There were also a few scattered events in various communities around the country, and atheist and humanist groups scheduled blood drives, community clean ups, and other charitable activities to recognize the day.

“I think that from a humanistic perspective, we see better value in that than prayer,” says Speckhardt. “And those things are relics of our war past, from the Cold War era, and it’s time to get beyond these things.” The early May date for the National Day of Prayer was put in place by President Ronald Reagan to be a direct counterpoint to May Day workers celebrations, which were major national holidays in Communist countries at the time.  

Along with the phrase “under God” in the Pledge of Allegiance, which was also added in the 1950s, official acknowledgements of a deity continue to irk many American “non-theists,” who have been waging a somewhat quixotic battle for decades to expunge these sorts of generic religious expressions, which they believe violate the First Amendment’s Establishment Clause, often interpreted as “the separation of Church and State.”
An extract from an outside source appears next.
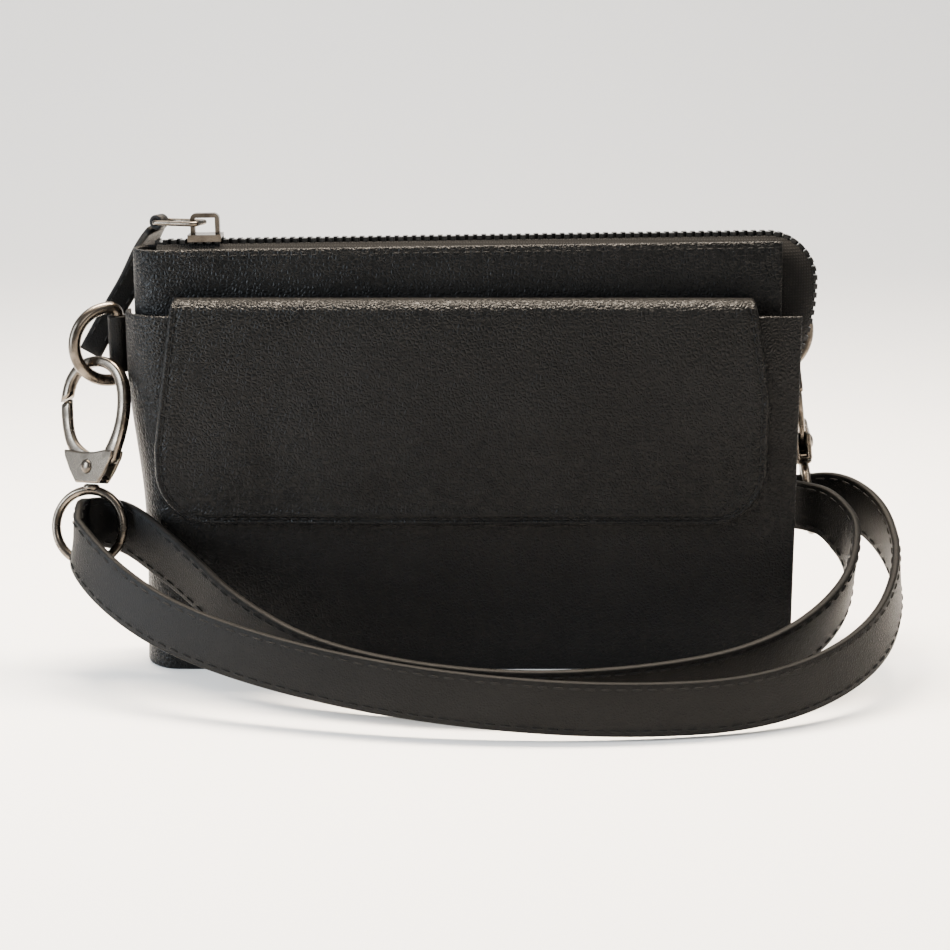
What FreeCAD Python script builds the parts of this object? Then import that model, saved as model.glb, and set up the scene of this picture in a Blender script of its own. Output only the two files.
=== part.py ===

Indeed, “frustrating” is a word many use to describe their mostly-futile legal efforts to expunge these national expressions. In 2010, the Freedom From Religion Foundation sued to have the National Day of Prayer law removed, and a federal judge in Wisconsin agreed, ruling it unconstitutional. In 2011, however, a federal appeals court overturned the decision, ruling the Freedom From Religion Foundation did not have proper standing to sue.

The American Humanist Association is currently party to two pending lawsuits in Massachusetts and New Jersey, arguing to remove the phrase “under God” from the required recitation of the Pledge of Allegiance in public schools.

Critics complain, too, that the organizers of the National Day of Prayer are nearly exclusively conservative Evangelical Christians. Its Task Force is chaired by Shirley Dobson, wife of Focus on the Family founder James Dobson, and from 1991 to 2009, the National Day of Prayer Task Force was headquartered within the organization’s offices. And since 1990, nearly every one of the Day of Prayer’s Honorary Chairpersons have been conservative Evangelicals.

According to the Day of Prayer’s official site, “This government-proclaimed day is offered to all Americans, regardless of religion, to celebrate their faith through prayer. However, the efforts of the NDP Task Force are executed specifically in accordance with its Judeo-Christian beliefs.”

The Dobsons were central figures in Thursday’s official observance in Washington, D.C., hosted by Republican Congressman Robert Aderholt from Alabama.

 “We’re also frustrated that our representatives, who are supposed to represent us all, are trying to push payer,” says Speckhardt, “which is a private matter and not universal by any stretch.”